◆ STATED PROBLEM:
Below is a block of data; give all of it again word for word.

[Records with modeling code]
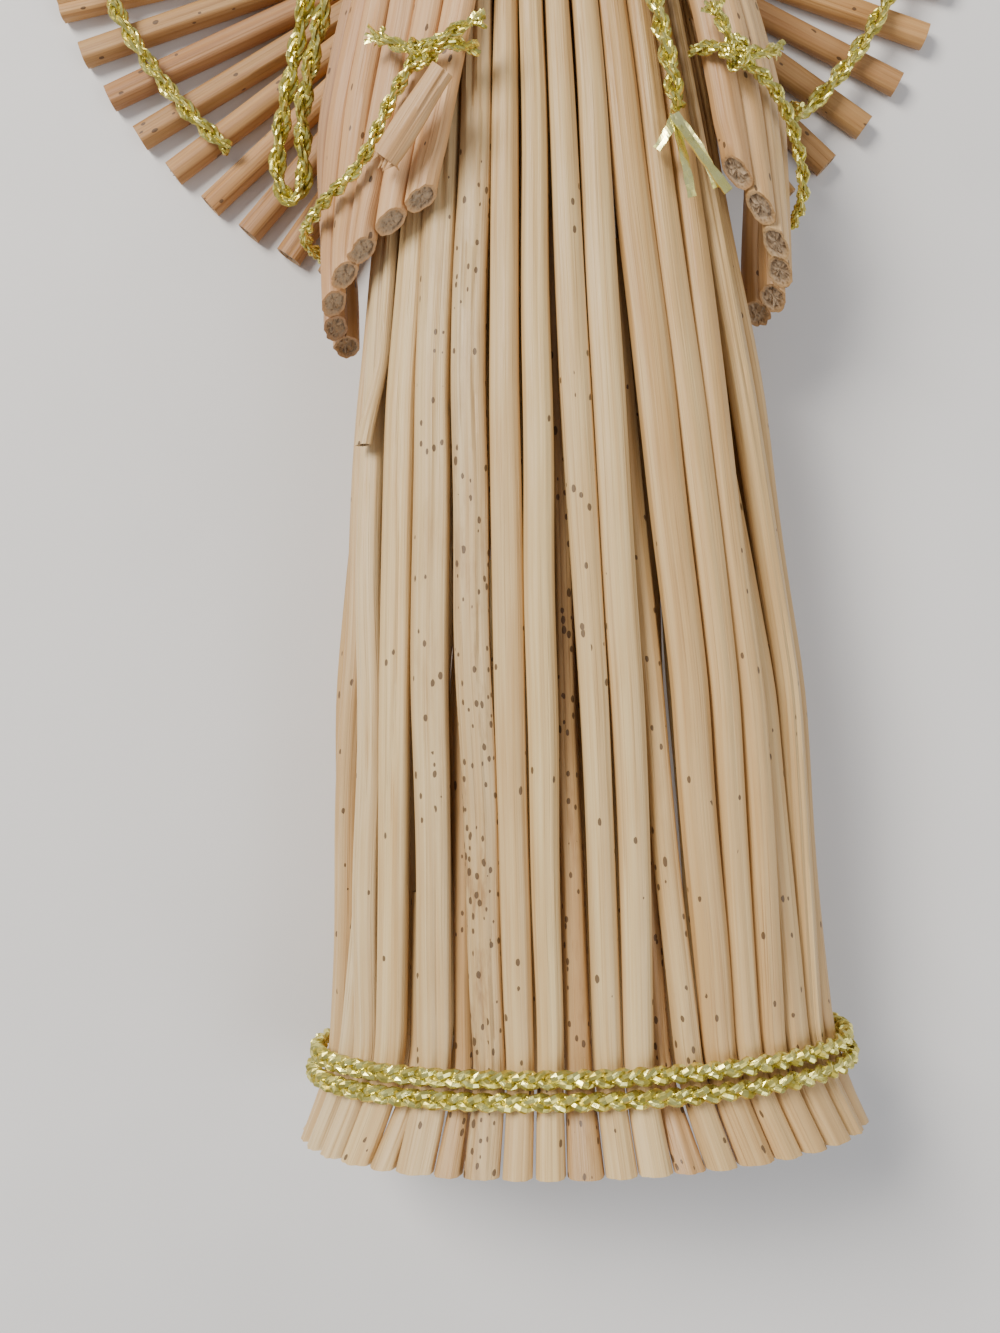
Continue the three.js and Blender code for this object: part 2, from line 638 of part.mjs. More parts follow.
// A broken straw lies slantwise over the left sleeve's tie.
function addBentStraw() {
  const low = new THREE.Vector3(-16.3, 96.2, 0);
  const high = new THREE.Vector3(-10.6, 103.4, 0);
  const across = new THREE.Vector3().subVectors(high, low).normalize();
  const stations = [low, high].map((end) => {
    const centre = end.clone().setZ(end === low ? 30.0 : 32.2);
    return {
      centre,
      side: new THREE.Vector3(across.y, -across.x, 0),
      out: new THREE.Vector3(0, 0, 1),
      width: 2.3,
      depth: 2.0,
    };
  });
  addPiece('bent_straw', loftStraw(stations), { color: STRAW_TONES[3] });
}

addSkirt();
addShortStraw();
addSleeve('left_sleeve', SLEEVES.left);
addSleeve('right_sleeve', SLEEVES.right);
addWing('left_wing', WINGS.left);
addWing('right_wing', WINGS.right);
addHead();
addWoundCords();
addWingTie();
addSleeveTies();
addLacings();
addLooseCords();
addTinsel();
addBentStraw();

// The origin is the middle of the footprint, on the surface that the ornament lies on.
const box = new THREE.Box3().setFromObject(ornament);
ornament.position.set(-(box.min.x + box.max.x) / 2, -(box.min.y + box.max.y) / 2, -box.min.z);

export default ornament;
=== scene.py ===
"""A straw angel ornament lying on its back: detailed wheat straws, plaited gold cord and tinsel.

The dimensions repeat the part's named values, in millimetres, in the body frame: the hem's plane is Y = 0,
the gown's middle is X = 0, the surface that the ornament lies on is Z = 0. ORIGIN moves them to the row
frame, where the meshes are made in metres.
"""

import math

import bpy
import numpy as np
from mathutils import Matrix, Vector


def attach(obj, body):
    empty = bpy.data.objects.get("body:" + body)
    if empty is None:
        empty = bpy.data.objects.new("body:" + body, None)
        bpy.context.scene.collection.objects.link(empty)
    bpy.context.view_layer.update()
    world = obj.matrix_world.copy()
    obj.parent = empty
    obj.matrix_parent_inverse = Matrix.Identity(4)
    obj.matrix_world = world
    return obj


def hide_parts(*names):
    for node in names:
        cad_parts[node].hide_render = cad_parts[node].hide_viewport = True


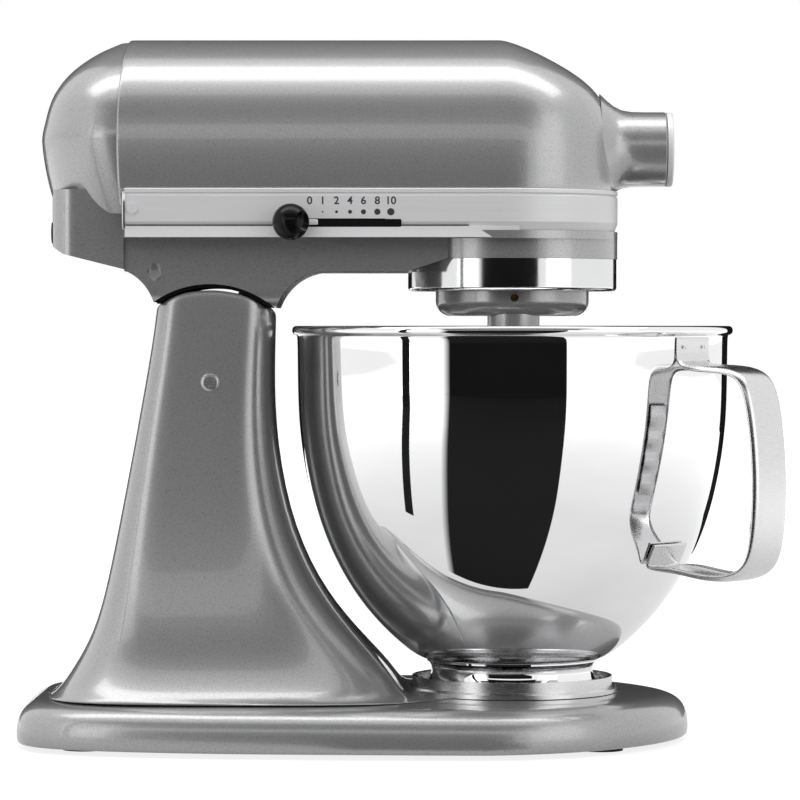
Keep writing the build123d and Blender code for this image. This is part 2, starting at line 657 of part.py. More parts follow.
wheel_top = hub_z + 11
wheel_shaft = disc(wheel_shaft_radius, tray_floor + 0.3, wheel_top, wheel_x, wheel_y)
nodes["worm_wheel_shaft"] = wheel_shaft
at_wheel = Pos(wheel_x, wheel_y, 0)
bore = disc(wheel_shaft_radius + 0.01, spur_low - 5, wheel_top + 5)
wheel = gear(wheel_teeth, wheel_module, gear_width, hub_z - gear_width / 2)
nodes["worm_wheel"] = at_wheel * (wheel + disc(8, spur_low + gear_width, hub_z) - bore)
pinion = Rot(0, 0, mesh_angle + 180 + 180 / pinion_teeth) * gear(pinion_teeth, module, gear_width, spur_low)
nodes["drive_pinion"] = at_wheel * (pinion - bore)

plate_x = -66.0
bracket_low, bracket_high = wheel_top - 4.5, wheel_top - 0.5
inner_half = head_half_width - head_wall - 0.3
bracket = block((plate_x, plate_x + 4), (-inner_half, inner_half), (tray_floor + 0.2, shoulder_z))
bracket += block((plate_x, plate_x + 4), (-26, 26), (hub_z, hub_z + 18))
bracket += block((plate_x, wheel_x + 8), (wheel_y - 8, wheel_y + 8), (bracket_low, bracket_high))
bracket -= disc(wheel_shaft_radius + RUNNING, bracket_low - 1, bracket_high + 1, wheel_x, wheel_y)
bearing_radius = 11.0
bracket -= x_rod(bearing_radius + 0.01, plate_x - 1, plate_x + 5, hub_z)
bracket -= block(
    (plate_x - 1, plate_x + 5), (-inner_half - 1, -inner_half + 15), (tray_floor, tray_floor + 12))
nodes["gearcase_bracket"] = bracket

rear_x = head_back_x + 5.0
rear_bracket = block((rear_x, rear_x + 3.5), (-inner_half, inner_half), (hub_z - 38, shoulder_z))
rear_bracket += block((rear_x, rear_x + 3.5), (-26, 26), (hub_z, hub_z + 18))
rear_bracket -= x_rod(bearing_radius + 0.01, rear_x - 1, rear_x + 5, hub_z)
rear_bracket -= x_rod(2.01, rear_x - 1, rear_x + 5, cover_screw_z)
holder_x = (rear_x + 12, rear_x + 22)
brush_y = (14.0, 27.0)
arms = block((rear_x + 3, holder_x[1]), (brush_y[0] + 4, brush_y[1] + 9), (hub_z - 8.5, hub_z - 6.1))
for x, y in HOUSING_SCREWS[:2]:
    rear_bracket -= block((rear_x - 1, x + 7), (y - 7, y + 7), (tray_floor, seam_z + 24))
nodes["rear_bearing_bracket"] = rear_bracket + both_sides(arms)
ball_races = x_rod(bearing_radius, rear_x, rear_x + 3.5, hub_z)
ball_races += x_rod(bearing_radius, plate_x, plate_x + 4, hub_z)
nodes["armature_bearings"] = ball_races - x_rod(shaft_radius + RUNNING, rear_x - 1, plate_x + 5, hub_z)

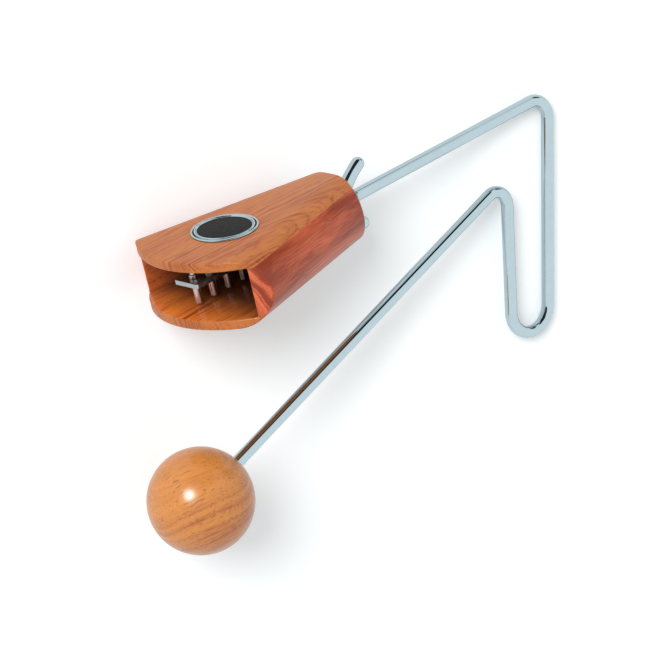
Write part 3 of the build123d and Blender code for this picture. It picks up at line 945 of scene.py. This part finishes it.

◆ ANSWER IN FULL:
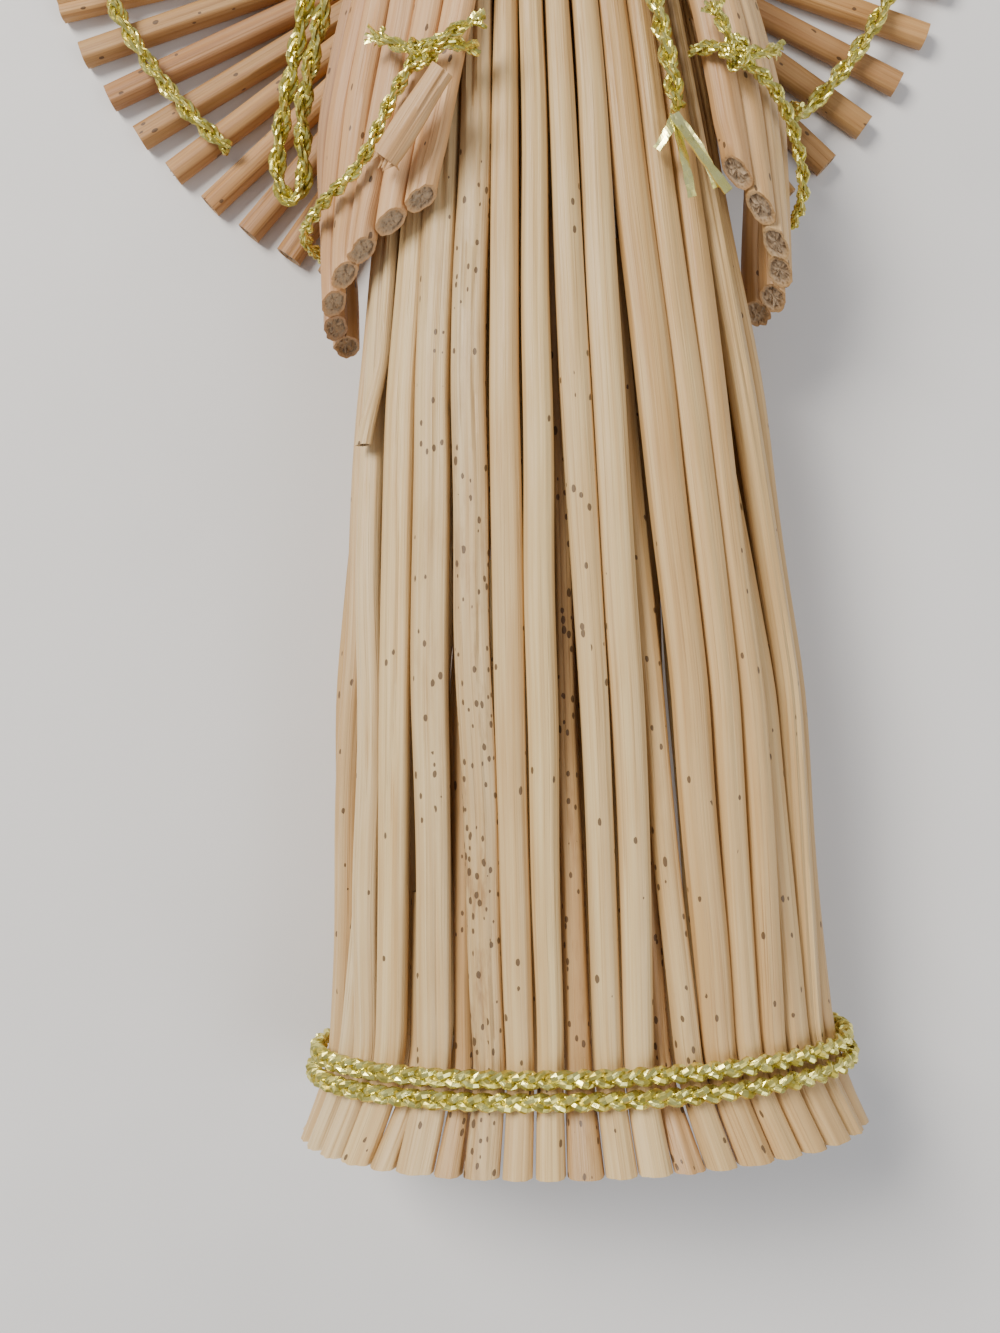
Continue the three.js and Blender code for this object: part 2, from line 638 of part.mjs. More parts follow.
// A broken straw lies slantwise over the left sleeve's tie.
function addBentStraw() {
  const low = new THREE.Vector3(-16.3, 96.2, 0);
  const high = new THREE.Vector3(-10.6, 103.4, 0);
  const across = new THREE.Vector3().subVectors(high, low).normalize();
  const stations = [low, high].map((end) => {
    const centre = end.clone().setZ(end === low ? 30.0 : 32.2);
    return {
      centre,
      side: new THREE.Vector3(across.y, -across.x, 0),
      out: new THREE.Vector3(0, 0, 1),
      width: 2.3,
      depth: 2.0,
    };
  });
  addPiece('bent_straw', loftStraw(stations), { color: STRAW_TONES[3] });
}

addSkirt();
addShortStraw();
addSleeve('left_sleeve', SLEEVES.left);
addSleeve('right_sleeve', SLEEVES.right);
addWing('left_wing', WINGS.left);
addWing('right_wing', WINGS.right);
addHead();
addWoundCords();
addWingTie();
addSleeveTies();
addLacings();
addLooseCords();
addTinsel();
addBentStraw();

// The origin is the middle of the footprint, on the surface that the ornament lies on.
const box = new THREE.Box3().setFromObject(ornament);
ornament.position.set(-(box.min.x + box.max.x) / 2, -(box.min.y + box.max.y) / 2, -box.min.z);

export default ornament;
=== scene.py ===
"""A straw angel ornament lying on its back: detailed wheat straws, plaited gold cord and tinsel.

The dimensions repeat the part's named values, in millimetres, in the body frame: the hem's plane is Y = 0,
the gown's middle is X = 0, the surface that the ornament lies on is Z = 0. ORIGIN moves them to the row
frame, where the meshes are made in metres.
"""

import math

import bpy
import numpy as np
from mathutils import Matrix, Vector


def attach(obj, body):
    empty = bpy.data.objects.get("body:" + body)
    if empty is None:
        empty = bpy.data.objects.new("body:" + body, None)
        bpy.context.scene.collection.objects.link(empty)
    bpy.context.view_layer.update()
    world = obj.matrix_world.copy()
    obj.parent = empty
    obj.matrix_parent_inverse = Matrix.Identity(4)
    obj.matrix_world = world
    return obj


def hide_parts(*names):
    for node in names:
        cad_parts[node].hide_render = cad_parts[node].hide_viewport = True


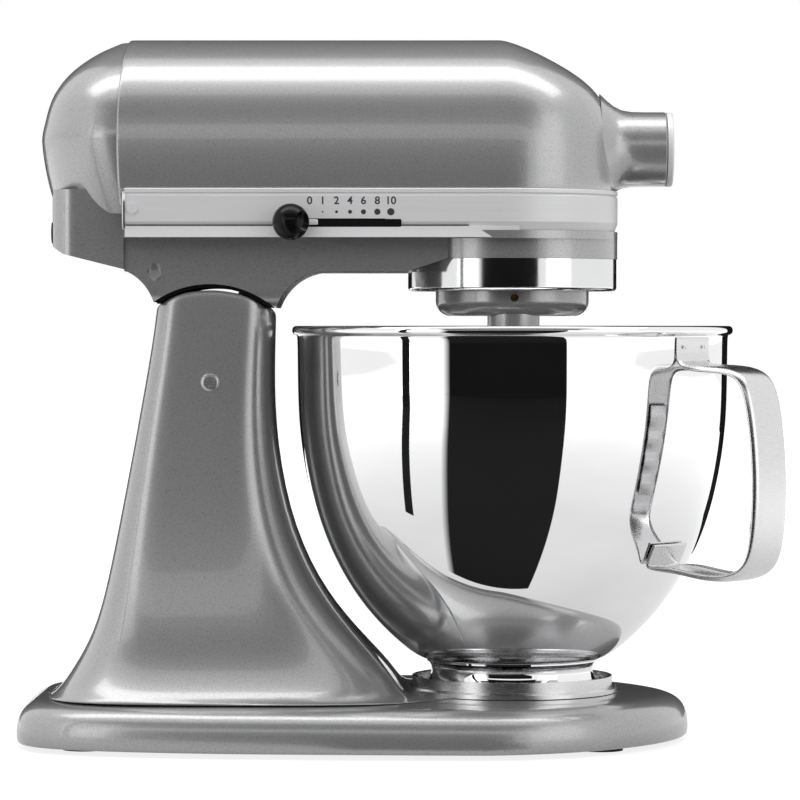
Keep writing the build123d and Blender code for this image. This is part 2, starting at line 657 of part.py. More parts follow.
wheel_top = hub_z + 11
wheel_shaft = disc(wheel_shaft_radius, tray_floor + 0.3, wheel_top, wheel_x, wheel_y)
nodes["worm_wheel_shaft"] = wheel_shaft
at_wheel = Pos(wheel_x, wheel_y, 0)
bore = disc(wheel_shaft_radius + 0.01, spur_low - 5, wheel_top + 5)
wheel = gear(wheel_teeth, wheel_module, gear_width, hub_z - gear_width / 2)
nodes["worm_wheel"] = at_wheel * (wheel + disc(8, spur_low + gear_width, hub_z) - bore)
pinion = Rot(0, 0, mesh_angle + 180 + 180 / pinion_teeth) * gear(pinion_teeth, module, gear_width, spur_low)
nodes["drive_pinion"] = at_wheel * (pinion - bore)

plate_x = -66.0
bracket_low, bracket_high = wheel_top - 4.5, wheel_top - 0.5
inner_half = head_half_width - head_wall - 0.3
bracket = block((plate_x, plate_x + 4), (-inner_half, inner_half), (tray_floor + 0.2, shoulder_z))
bracket += block((plate_x, plate_x + 4), (-26, 26), (hub_z, hub_z + 18))
bracket += block((plate_x, wheel_x + 8), (wheel_y - 8, wheel_y + 8), (bracket_low, bracket_high))
bracket -= disc(wheel_shaft_radius + RUNNING, bracket_low - 1, bracket_high + 1, wheel_x, wheel_y)
bearing_radius = 11.0
bracket -= x_rod(bearing_radius + 0.01, plate_x - 1, plate_x + 5, hub_z)
bracket -= block(
    (plate_x - 1, plate_x + 5), (-inner_half - 1, -inner_half + 15), (tray_floor, tray_floor + 12))
nodes["gearcase_bracket"] = bracket

rear_x = head_back_x + 5.0
rear_bracket = block((rear_x, rear_x + 3.5), (-inner_half, inner_half), (hub_z - 38, shoulder_z))
rear_bracket += block((rear_x, rear_x + 3.5), (-26, 26), (hub_z, hub_z + 18))
rear_bracket -= x_rod(bearing_radius + 0.01, rear_x - 1, rear_x + 5, hub_z)
rear_bracket -= x_rod(2.01, rear_x - 1, rear_x + 5, cover_screw_z)
holder_x = (rear_x + 12, rear_x + 22)
brush_y = (14.0, 27.0)
arms = block((rear_x + 3, holder_x[1]), (brush_y[0] + 4, brush_y[1] + 9), (hub_z - 8.5, hub_z - 6.1))
for x, y in HOUSING_SCREWS[:2]:
    rear_bracket -= block((rear_x - 1, x + 7), (y - 7, y + 7), (tray_floor, seam_z + 24))
nodes["rear_bearing_bracket"] = rear_bracket + both_sides(arms)
ball_races = x_rod(bearing_radius, rear_x, rear_x + 3.5, hub_z)
ball_races += x_rod(bearing_radius, plate_x, plate_x + 4, hub_z)
nodes["armature_bearings"] = ball_races - x_rod(shaft_radius + RUNNING, rear_x - 1, plate_x + 5, hub_z)

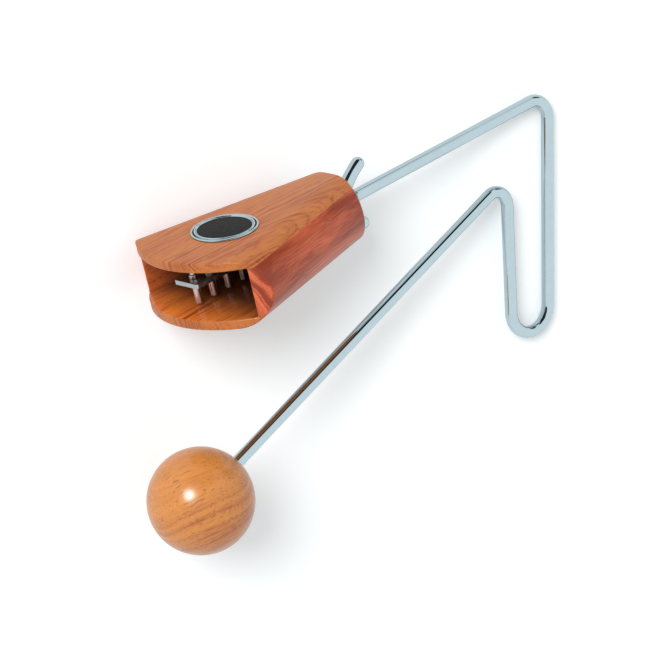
Write part 3 of the build123d and Blender code for this picture. It picks up at line 945 of scene.py. This part finishes it.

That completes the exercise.